*What you have to do:* Reproduce each line from the first in the data through the line that contains "OUTLINE_STEPS = 24" exactly; give nothing else.
►
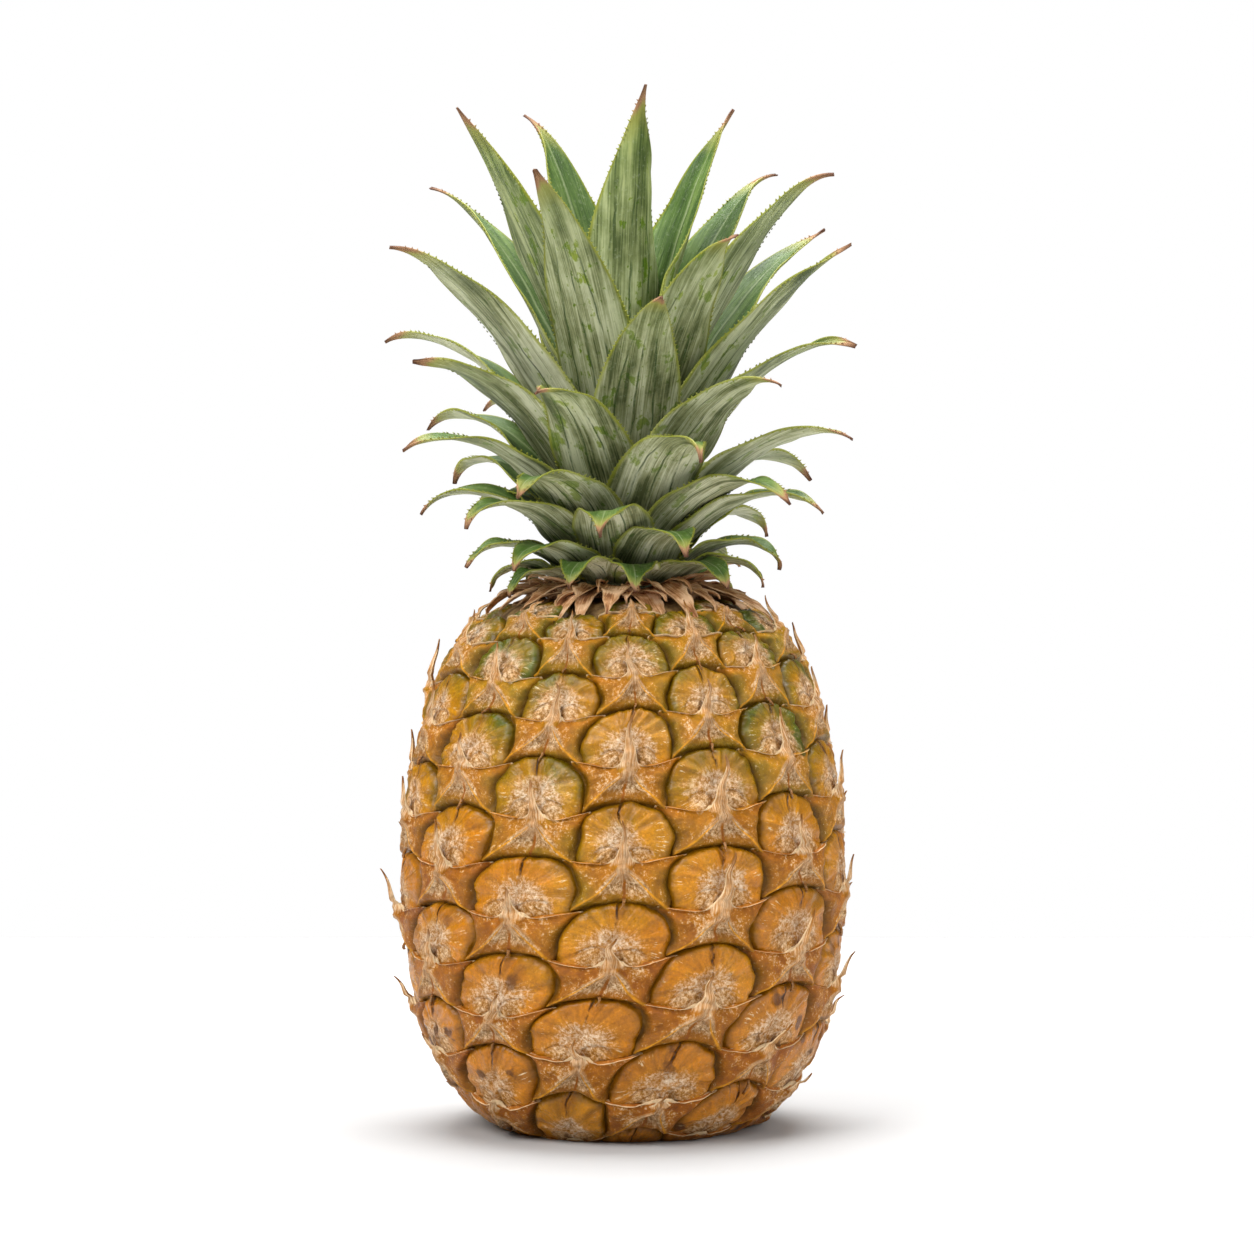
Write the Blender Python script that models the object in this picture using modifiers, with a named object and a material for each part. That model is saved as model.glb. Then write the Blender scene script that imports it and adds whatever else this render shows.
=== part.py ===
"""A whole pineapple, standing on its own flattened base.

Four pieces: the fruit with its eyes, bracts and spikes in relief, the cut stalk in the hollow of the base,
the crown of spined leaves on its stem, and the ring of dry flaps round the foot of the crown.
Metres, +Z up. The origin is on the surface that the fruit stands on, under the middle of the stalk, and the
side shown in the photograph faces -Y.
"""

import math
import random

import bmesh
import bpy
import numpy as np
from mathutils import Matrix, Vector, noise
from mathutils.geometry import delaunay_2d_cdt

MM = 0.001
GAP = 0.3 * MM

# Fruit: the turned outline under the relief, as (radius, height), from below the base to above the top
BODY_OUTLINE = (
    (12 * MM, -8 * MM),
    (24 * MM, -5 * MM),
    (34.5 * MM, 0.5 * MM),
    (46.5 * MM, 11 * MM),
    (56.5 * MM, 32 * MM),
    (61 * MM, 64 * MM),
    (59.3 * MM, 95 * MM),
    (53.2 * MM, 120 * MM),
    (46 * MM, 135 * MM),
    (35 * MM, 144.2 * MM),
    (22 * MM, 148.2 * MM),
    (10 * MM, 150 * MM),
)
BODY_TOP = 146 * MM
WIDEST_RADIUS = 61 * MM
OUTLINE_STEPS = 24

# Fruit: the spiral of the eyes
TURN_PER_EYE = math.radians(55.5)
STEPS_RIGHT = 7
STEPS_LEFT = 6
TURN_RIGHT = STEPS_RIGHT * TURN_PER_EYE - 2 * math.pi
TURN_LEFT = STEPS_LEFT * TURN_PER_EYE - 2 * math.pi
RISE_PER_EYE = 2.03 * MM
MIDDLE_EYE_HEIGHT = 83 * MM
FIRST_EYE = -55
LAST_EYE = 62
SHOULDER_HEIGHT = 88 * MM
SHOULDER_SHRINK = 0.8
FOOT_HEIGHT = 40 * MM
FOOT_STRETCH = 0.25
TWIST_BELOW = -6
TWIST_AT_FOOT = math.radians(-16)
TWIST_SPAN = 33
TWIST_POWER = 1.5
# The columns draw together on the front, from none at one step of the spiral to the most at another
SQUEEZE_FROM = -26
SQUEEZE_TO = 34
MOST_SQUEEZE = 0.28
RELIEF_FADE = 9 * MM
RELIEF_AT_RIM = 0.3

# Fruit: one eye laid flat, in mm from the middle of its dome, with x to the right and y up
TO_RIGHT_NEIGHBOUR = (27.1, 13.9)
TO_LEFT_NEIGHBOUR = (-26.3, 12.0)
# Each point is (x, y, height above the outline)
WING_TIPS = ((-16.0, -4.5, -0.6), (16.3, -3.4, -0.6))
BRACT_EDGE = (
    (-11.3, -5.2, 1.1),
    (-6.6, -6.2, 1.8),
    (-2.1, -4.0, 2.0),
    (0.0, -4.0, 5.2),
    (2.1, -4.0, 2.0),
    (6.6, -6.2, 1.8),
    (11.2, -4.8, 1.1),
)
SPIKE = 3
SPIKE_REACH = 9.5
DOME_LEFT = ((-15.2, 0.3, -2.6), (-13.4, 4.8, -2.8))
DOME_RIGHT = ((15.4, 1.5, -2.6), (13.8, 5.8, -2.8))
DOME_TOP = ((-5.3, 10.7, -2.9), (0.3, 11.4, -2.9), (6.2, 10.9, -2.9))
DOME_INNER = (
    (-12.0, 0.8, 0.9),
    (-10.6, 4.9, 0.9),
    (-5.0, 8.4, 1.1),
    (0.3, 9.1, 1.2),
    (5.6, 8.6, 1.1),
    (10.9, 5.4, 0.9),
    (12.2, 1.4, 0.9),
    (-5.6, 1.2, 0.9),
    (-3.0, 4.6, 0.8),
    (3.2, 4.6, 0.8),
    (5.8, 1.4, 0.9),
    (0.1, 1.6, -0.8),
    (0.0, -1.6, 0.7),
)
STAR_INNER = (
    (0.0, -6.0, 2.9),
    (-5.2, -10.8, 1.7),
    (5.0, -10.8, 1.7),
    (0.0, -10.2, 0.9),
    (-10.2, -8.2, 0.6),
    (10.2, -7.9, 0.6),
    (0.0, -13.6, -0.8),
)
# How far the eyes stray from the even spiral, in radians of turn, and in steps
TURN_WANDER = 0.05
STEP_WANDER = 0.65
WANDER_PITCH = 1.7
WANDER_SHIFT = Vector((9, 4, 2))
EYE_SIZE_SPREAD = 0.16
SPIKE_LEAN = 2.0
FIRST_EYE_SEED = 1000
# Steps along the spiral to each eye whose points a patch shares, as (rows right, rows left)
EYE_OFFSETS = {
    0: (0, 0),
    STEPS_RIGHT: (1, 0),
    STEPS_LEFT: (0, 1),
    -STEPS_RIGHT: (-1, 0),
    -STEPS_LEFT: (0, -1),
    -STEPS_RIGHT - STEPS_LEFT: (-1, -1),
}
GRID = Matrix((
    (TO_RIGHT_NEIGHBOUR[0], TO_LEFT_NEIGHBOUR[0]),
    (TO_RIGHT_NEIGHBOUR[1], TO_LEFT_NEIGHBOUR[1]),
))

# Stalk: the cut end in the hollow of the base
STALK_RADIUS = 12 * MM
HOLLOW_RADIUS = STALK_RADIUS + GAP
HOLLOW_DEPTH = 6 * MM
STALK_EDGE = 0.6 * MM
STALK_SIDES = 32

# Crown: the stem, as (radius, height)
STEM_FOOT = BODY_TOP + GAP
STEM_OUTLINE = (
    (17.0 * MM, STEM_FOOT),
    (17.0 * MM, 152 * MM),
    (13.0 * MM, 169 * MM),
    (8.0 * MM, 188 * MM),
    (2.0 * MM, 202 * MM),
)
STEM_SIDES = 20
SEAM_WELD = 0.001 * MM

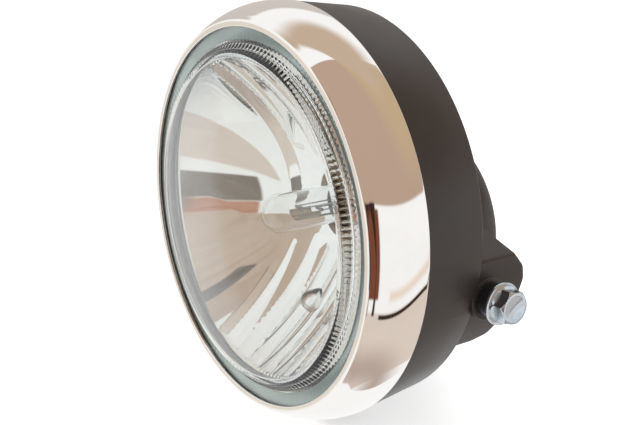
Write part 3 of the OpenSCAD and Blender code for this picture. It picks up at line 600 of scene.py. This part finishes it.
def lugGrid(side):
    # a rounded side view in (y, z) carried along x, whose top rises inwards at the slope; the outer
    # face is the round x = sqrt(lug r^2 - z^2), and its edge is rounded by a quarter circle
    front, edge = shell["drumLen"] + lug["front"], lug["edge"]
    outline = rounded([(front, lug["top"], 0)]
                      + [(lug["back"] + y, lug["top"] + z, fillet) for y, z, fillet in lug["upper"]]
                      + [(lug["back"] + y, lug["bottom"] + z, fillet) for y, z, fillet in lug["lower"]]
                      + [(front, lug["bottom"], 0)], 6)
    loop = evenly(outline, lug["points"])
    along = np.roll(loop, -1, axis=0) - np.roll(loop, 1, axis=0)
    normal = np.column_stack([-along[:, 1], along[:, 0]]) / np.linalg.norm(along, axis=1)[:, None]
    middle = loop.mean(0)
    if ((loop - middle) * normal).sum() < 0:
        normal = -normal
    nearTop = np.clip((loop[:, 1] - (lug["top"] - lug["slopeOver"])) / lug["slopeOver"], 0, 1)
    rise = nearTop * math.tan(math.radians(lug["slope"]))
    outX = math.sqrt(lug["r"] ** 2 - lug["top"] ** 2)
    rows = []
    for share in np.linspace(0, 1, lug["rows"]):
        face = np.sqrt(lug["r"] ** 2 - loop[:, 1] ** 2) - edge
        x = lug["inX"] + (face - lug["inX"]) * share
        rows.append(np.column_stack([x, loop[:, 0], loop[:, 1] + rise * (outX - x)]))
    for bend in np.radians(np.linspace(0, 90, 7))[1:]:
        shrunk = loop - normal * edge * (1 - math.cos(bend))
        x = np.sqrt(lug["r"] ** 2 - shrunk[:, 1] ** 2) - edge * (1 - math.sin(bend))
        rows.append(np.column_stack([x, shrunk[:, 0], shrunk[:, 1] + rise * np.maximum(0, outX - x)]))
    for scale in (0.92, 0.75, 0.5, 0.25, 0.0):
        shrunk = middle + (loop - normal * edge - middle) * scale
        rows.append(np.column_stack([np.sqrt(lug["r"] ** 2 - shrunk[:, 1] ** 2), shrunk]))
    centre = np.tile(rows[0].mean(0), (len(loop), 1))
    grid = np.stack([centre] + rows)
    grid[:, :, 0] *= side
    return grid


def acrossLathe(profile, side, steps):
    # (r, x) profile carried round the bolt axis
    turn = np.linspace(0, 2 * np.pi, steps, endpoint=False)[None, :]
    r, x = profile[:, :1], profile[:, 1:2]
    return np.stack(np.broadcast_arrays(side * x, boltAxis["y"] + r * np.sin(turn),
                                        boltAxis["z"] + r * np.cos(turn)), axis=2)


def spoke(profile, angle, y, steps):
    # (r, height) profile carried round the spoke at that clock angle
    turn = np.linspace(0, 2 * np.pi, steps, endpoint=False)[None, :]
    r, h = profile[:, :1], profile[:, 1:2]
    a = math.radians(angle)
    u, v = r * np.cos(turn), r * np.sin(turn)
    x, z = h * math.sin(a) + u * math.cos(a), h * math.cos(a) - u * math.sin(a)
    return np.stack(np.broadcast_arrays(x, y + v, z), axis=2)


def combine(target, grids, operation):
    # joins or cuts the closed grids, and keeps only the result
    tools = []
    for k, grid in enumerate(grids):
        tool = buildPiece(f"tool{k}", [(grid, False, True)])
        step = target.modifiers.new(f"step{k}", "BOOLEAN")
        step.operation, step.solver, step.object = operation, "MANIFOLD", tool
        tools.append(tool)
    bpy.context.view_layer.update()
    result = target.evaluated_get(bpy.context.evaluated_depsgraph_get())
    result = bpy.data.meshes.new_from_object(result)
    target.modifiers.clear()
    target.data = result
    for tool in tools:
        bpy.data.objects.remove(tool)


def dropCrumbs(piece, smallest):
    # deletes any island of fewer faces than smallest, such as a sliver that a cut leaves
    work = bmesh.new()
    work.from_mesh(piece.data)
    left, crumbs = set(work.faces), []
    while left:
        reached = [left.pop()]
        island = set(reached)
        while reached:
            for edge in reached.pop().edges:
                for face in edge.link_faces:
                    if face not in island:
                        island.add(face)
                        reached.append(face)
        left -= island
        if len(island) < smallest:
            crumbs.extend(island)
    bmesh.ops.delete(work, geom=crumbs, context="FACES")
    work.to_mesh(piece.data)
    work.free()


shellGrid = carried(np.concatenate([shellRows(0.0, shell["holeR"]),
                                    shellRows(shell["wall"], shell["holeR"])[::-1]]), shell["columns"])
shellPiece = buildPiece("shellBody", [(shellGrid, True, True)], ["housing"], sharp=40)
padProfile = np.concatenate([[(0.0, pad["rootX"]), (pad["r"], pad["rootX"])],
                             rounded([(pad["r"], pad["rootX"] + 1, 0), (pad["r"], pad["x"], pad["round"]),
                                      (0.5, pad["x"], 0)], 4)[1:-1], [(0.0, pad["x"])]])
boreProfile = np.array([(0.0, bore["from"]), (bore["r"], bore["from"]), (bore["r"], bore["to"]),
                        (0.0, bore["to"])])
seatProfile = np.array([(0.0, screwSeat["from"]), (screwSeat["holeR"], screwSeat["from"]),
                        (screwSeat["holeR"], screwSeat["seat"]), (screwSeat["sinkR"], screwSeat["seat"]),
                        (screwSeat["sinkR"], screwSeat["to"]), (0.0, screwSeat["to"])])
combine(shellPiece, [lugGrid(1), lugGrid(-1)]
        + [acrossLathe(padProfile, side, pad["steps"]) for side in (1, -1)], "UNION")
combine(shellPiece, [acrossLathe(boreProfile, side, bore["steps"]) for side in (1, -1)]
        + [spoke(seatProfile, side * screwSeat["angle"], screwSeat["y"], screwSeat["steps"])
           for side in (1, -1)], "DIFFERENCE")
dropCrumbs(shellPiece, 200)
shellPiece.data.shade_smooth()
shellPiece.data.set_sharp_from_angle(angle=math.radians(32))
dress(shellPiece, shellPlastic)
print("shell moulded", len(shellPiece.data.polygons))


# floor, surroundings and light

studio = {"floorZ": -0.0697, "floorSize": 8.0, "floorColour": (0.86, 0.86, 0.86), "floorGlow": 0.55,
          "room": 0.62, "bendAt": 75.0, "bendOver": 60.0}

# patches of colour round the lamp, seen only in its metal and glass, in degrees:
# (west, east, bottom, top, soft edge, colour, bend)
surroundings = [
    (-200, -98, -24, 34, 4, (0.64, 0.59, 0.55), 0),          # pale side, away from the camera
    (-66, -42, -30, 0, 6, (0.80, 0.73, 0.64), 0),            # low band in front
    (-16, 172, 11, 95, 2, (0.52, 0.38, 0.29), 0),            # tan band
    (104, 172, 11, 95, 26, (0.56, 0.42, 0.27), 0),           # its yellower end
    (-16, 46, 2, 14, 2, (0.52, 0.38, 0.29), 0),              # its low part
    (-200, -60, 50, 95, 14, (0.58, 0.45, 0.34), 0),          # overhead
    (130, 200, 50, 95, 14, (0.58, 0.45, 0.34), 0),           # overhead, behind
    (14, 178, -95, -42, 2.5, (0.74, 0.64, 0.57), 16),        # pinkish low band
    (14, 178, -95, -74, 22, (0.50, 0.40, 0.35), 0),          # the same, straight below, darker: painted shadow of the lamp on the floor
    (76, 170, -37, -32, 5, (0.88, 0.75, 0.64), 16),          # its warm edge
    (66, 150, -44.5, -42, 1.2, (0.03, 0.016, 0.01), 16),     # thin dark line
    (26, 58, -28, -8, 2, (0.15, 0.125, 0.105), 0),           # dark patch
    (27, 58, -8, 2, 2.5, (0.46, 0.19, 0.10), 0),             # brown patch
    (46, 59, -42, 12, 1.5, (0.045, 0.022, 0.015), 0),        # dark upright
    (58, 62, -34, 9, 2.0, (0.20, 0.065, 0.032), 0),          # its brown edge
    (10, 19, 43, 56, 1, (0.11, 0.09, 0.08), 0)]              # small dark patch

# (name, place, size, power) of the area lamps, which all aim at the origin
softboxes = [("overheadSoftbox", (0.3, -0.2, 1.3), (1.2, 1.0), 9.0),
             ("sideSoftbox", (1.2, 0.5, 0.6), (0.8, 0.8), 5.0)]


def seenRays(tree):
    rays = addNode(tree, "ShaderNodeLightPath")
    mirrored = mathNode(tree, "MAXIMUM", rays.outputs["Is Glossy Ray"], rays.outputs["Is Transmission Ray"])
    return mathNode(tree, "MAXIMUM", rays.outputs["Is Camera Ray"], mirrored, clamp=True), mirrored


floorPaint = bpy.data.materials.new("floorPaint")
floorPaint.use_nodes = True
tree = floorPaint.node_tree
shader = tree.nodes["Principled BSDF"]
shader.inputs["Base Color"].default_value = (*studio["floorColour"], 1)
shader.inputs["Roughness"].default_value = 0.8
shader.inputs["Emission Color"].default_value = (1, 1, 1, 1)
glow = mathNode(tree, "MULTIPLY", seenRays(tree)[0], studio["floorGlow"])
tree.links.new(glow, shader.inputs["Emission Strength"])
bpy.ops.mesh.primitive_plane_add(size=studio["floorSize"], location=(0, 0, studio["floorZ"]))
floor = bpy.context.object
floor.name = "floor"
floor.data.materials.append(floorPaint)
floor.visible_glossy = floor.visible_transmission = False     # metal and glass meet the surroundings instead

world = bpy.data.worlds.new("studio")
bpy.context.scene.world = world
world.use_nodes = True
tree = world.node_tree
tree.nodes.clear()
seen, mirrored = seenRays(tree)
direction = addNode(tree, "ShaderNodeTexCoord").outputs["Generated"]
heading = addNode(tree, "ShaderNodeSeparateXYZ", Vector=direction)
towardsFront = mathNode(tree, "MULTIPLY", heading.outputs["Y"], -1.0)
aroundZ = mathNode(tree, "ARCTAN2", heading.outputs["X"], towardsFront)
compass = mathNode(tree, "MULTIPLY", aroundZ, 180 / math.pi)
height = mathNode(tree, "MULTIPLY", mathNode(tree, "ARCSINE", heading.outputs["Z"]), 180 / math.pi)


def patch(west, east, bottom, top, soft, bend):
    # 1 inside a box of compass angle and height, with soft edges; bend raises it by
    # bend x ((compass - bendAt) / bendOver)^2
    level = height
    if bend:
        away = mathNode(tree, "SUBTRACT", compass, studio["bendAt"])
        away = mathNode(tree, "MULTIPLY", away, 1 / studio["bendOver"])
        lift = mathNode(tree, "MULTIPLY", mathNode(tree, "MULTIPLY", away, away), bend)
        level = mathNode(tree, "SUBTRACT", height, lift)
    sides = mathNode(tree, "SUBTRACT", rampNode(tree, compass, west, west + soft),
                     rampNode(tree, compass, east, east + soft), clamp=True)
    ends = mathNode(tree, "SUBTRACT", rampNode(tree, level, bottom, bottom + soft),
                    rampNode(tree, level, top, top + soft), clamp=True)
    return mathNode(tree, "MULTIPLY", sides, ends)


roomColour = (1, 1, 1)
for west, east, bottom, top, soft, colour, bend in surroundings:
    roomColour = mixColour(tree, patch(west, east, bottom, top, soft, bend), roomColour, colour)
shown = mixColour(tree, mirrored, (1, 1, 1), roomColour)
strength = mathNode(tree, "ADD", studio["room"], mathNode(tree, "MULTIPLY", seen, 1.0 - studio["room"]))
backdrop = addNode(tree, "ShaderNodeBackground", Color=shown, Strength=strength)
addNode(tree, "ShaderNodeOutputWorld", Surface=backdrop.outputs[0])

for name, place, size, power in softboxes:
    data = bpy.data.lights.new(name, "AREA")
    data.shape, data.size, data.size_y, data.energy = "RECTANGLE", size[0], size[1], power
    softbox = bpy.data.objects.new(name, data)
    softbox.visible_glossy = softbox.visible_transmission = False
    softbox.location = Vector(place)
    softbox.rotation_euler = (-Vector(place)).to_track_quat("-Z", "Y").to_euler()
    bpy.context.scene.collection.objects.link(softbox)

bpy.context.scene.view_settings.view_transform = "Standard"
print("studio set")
◄
*Full solution:*
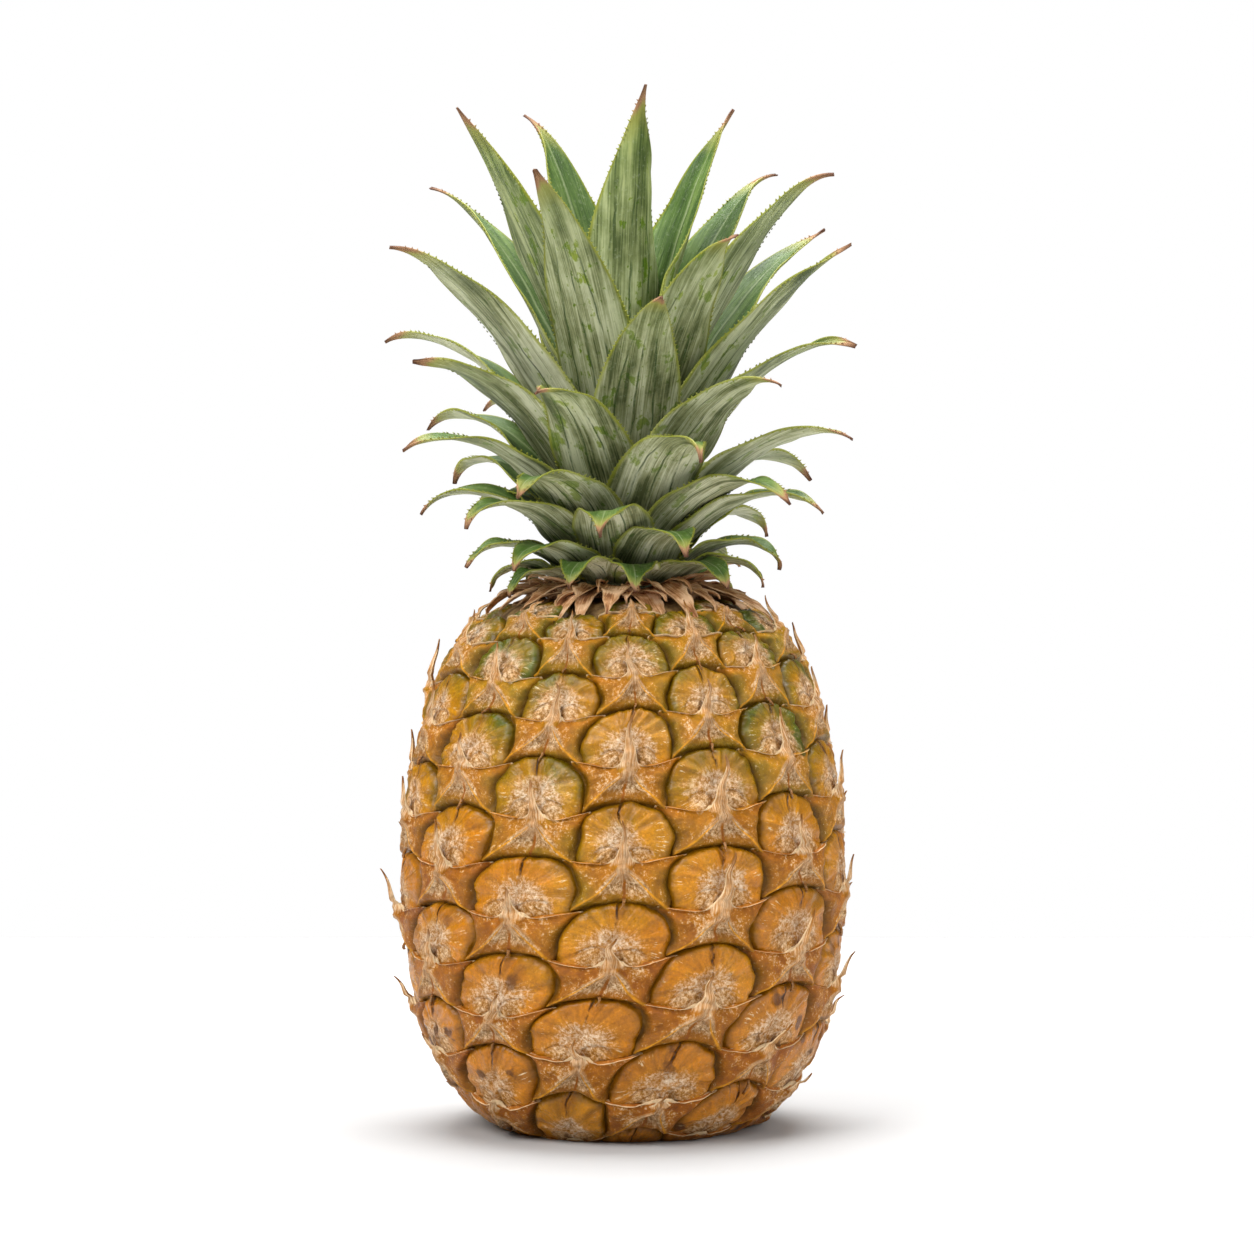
Write the Blender Python script that models the object in this picture using modifiers, with a named object and a material for each part. That model is saved as model.glb. Then write the Blender scene script that imports it and adds whatever else this render shows.
=== part.py ===
"""A whole pineapple, standing on its own flattened base.

Four pieces: the fruit with its eyes, bracts and spikes in relief, the cut stalk in the hollow of the base,
the crown of spined leaves on its stem, and the ring of dry flaps round the foot of the crown.
Metres, +Z up. The origin is on the surface that the fruit stands on, under the middle of the stalk, and the
side shown in the photograph faces -Y.
"""

import math
import random

import bmesh
import bpy
import numpy as np
from mathutils import Matrix, Vector, noise
from mathutils.geometry import delaunay_2d_cdt

MM = 0.001
GAP = 0.3 * MM

# Fruit: the turned outline under the relief, as (radius, height), from below the base to above the top
BODY_OUTLINE = (
    (12 * MM, -8 * MM),
    (24 * MM, -5 * MM),
    (34.5 * MM, 0.5 * MM),
    (46.5 * MM, 11 * MM),
    (56.5 * MM, 32 * MM),
    (61 * MM, 64 * MM),
    (59.3 * MM, 95 * MM),
    (53.2 * MM, 120 * MM),
    (46 * MM, 135 * MM),
    (35 * MM, 144.2 * MM),
    (22 * MM, 148.2 * MM),
    (10 * MM, 150 * MM),
)
BODY_TOP = 146 * MM
WIDEST_RADIUS = 61 * MM
OUTLINE_STEPS = 24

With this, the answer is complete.